戦争・捕虜、武装解除・コミュニケーション

2009-10-10 00:25:52 | 時事
NHKの番組を断片的だが見ていたら、「ようこそ先輩」という番組で武装解除の専門家が、子供たちに武装の是非を巡って議論をさせていた。また、日露戦争での捕虜の扱いがどうだったかについての別の番組も見た。

前者の番組のキーワードは、「相手を知る」ということだ。相手がどういう人物かよく知らないことで敵対心が作られる。しかし、コミュニケーションの手段があれば、お互いに血の通った人間であることが分かり、お互いの理解があれば武力に頼る対応を行う必要がないと講師が話していた。

後者の番組では、当時の捕虜の扱いについて、一等国の仲間入りをしたかった日本はハーグ条約を遵守して、捕虜を極めて寛大に扱ったという。ある時に短刀を持っていたロシア人捕虜に対し、収容所看守をしていた日本軍人が、規約に反するとしてその短刀を差し出すように言ったところ、ロシア人捕虜は投降時に許されたとして応じず、言い合いになってロシア人が短刀を抜きかけたところ、日本軍人が自分の短剣を目の前のテーブルに置いて敵意のないことを示し、「軍人としての礼節を守っているつもりだ。あなた方にも同じ軍人としての礼節を守って欲しい」と述べたという。


こういう話をきくと、池田晶子さんの「何者でもない同士なぜ殺し合うのか」という言葉を思い出す。戦争も外交の一手段と表現されれば、外交も武器を持たない戦争だという人もいる。しかし人間は言葉を持つ。だから理解しあえる。池田さんが言葉こそ命と言った意味を繰り替えし噛みしめたい。

『ローマ人の物語』35-37(新潮文庫)

2009-10-03 19:11:11 | 
巻のタイトルは「最後の努力」だ。ローマ帝国が生き延びようとする最後の努力の時期となる。外敵から国境を守るため、皇帝を4人として、それぞれエリアを担当させて、責任をもって防衛線を守る任務に着かせるという四頭政になった。一時的にこれはよく機能したという。しかしトップの地位にいた皇帝が退位すると、皇帝同士の争いも発生して混乱してしまう。それを武力で勝ち抜いたのが、キリスト教を初めて積極的に認めた皇帝コンスタンティヌスだ。

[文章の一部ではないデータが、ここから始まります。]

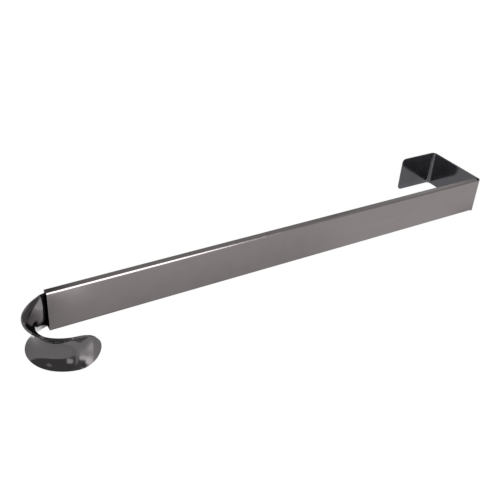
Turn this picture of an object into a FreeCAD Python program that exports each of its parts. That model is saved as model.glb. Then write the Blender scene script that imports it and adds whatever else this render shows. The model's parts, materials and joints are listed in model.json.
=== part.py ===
"""Over-door hanger whose hook bar slides in a folded sleeve, so its length can be set.

Millimetres, +Z up. The hanger is drawn as it hangs: the origin is the middle of the seat that rests
on the door's top edge, -Y faces the room, +Y is the far side of the door and X runs across the sheet.
"""
import FreeCAD
import Part
import math
import os

from FreeCAD import Vector

# Sleeve: one sheet folded into a channel, a bridge over the door and a short leg behind it
SHEET = 0.8
SLEEVE_LENGTH = 340.0
DOOR_GAP = 46.2
LEG_LENGTH = 33.7
SIDE_FOLD_INSIDE = 0.4
FRONT_BEND_INSIDE = 1.2
BACK_BEND_INSIDE = 2.6
LEG_CORNER_RADIUS = 3.2
FLANGE_RELIEF = 1.0

# Hook bar: flat strip that slides in the sleeve
BAR_WIDTH = 23.2
BAR_THICKNESS = 1.3
BAR_SIDE_GAP = 1.1
BAR_BACK_GAP = 0.1
BAR_FRONT_ROOM = 2.3
BAR_TOP_ROOM = 20.0
BAR_END_RADIUS = 3.0
HOLE_PITCH = 25.4
RIVET_ABOVE_LAST_HOLE = 18.0
BAR_END_ABOVE_RIVET = 10.0

# Hook: three tangent arcs from the mouth round to the tip, with a saddle pressed across them.
# The saddle starts in the sleeve, where it draws the bar's middle forward and leaves its sides straight
NECK_RADIUS = 5.5
NECK_ANGLE = 24.2
BELLY_RADIUS = 27.2
BELLY_ANGLE = 23.4
FRONT_RADIUS = 22.1
FRONT_ANGLE = 138.1
SADDLE_DEPTH = 6.25
SADDLE_POWER = 3
SADDLE_LEAD = 11.5
SADDLE_FROM_MOUTH = 26.2
HOOK_WIDTH = 22.4
TIP_LENGTH = 13.3
SECTION_SPACING = 2.0
SECTION_STEPS = 4
TIP_OVERRUN = 1.0

# Catch leaf: spring strip fixed to the inside of the face, with a dimple that sits in a hole of the bar
LEAF_THICKNESS = 0.4
LEAF_WIDTH = 9.0
LEAF_ROOT_LENGTH = 14.0
LEAF_SLOPE_LENGTH = 24.0
LEAF_PAD_LENGTH = 14.0
LEAF_GAP_TO_BAR = 0.05
LEAF_CORNER_RADIUS = 2.0
DIMPLE_RADIUS = 2.0
DIMPLE_HEIGHT = 0.8
DIMPLE_HOLE_GAP = 0.3
LEAF_ABOVE_SADDLE = 1.5

# Stop rivet: flush at the front of the bar, its head slides in the slot between the lips
RIVET_SHANK_RADIUS = 2.0
RIVET_HEAD_RADIUS = 4.0
RIVET_HEAD_RECESS = 0.1
RIVET_HEAD_SIDE_GAP = 1.5
STOP_OVERLAP = 1.0
STOP_GAP = 0.3

# The channel is as deep and as wide as the bar, its gaps and the folded sheet need
SLEEVE_DEPTH = SHEET + BAR_FRONT_ROOM + BAR_THICKNESS + BAR_BACK_GAP + SHEET
HALF_WIDTH = BAR_WIDTH / 2 + BAR_SIDE_GAP + SHEET
SIDE_FOLD_OUTSIDE = SIDE_FOLD_INSIDE + SHEET
FRONT_BEND_OUTSIDE = FRONT_BEND_INSIDE + SHEET
BACK_BEND_OUTSIDE = BACK_BEND_INSIDE + SHEET

# Depths, from the room to the far side of the door
LIP_BACK_Y = -DOOR_GAP / 2
LIP_FRONT_Y = LIP_BACK_Y - SHEET
FACE_Y = LIP_BACK_Y - SLEEVE_DEPTH
FACE_INSIDE_Y = FACE_Y + SHEET
LEG_FRONT_Y = DOOR_GAP / 2
LEG_BACK_Y = LEG_FRONT_Y + SHEET
BAR_BACK_Y = LIP_FRONT_Y - BAR_BACK_GAP
BAR_FRONT_Y = BAR_BACK_Y - BAR_THICKNESS
BAR_MID_Y = BAR_BACK_Y - BAR_THICKNESS / 2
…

今回の巻で印象的な点は2つある。1つは、効率的な国境防衛のため四頭政としたことが、かえって組織の肥大化を起こし、短期間のうちに公務員数が大幅増となって、国家財政を逼迫させてしまったこと。もう1つは、皇帝の正統性を人民による信任ではなく、一神教(キリスト教)の神の絶対的至高性によるとしたことである。

前者は、現代でも教訓にできる内容なのかもしれない。行政における省庁の増減は同じ問題なのであろう。また後者は、その後の長い停滞の中世を形作ったという。元老院や市民の選択によって信任されるはずの皇帝の地位が不安定となり、気まぐれな民の意思に頼ることを捨て、神という権威に頼ったのがきっかけだったが、人類がその一神教の呪縛から信教の自由を取り戻すまで1千数百年を要すことになった。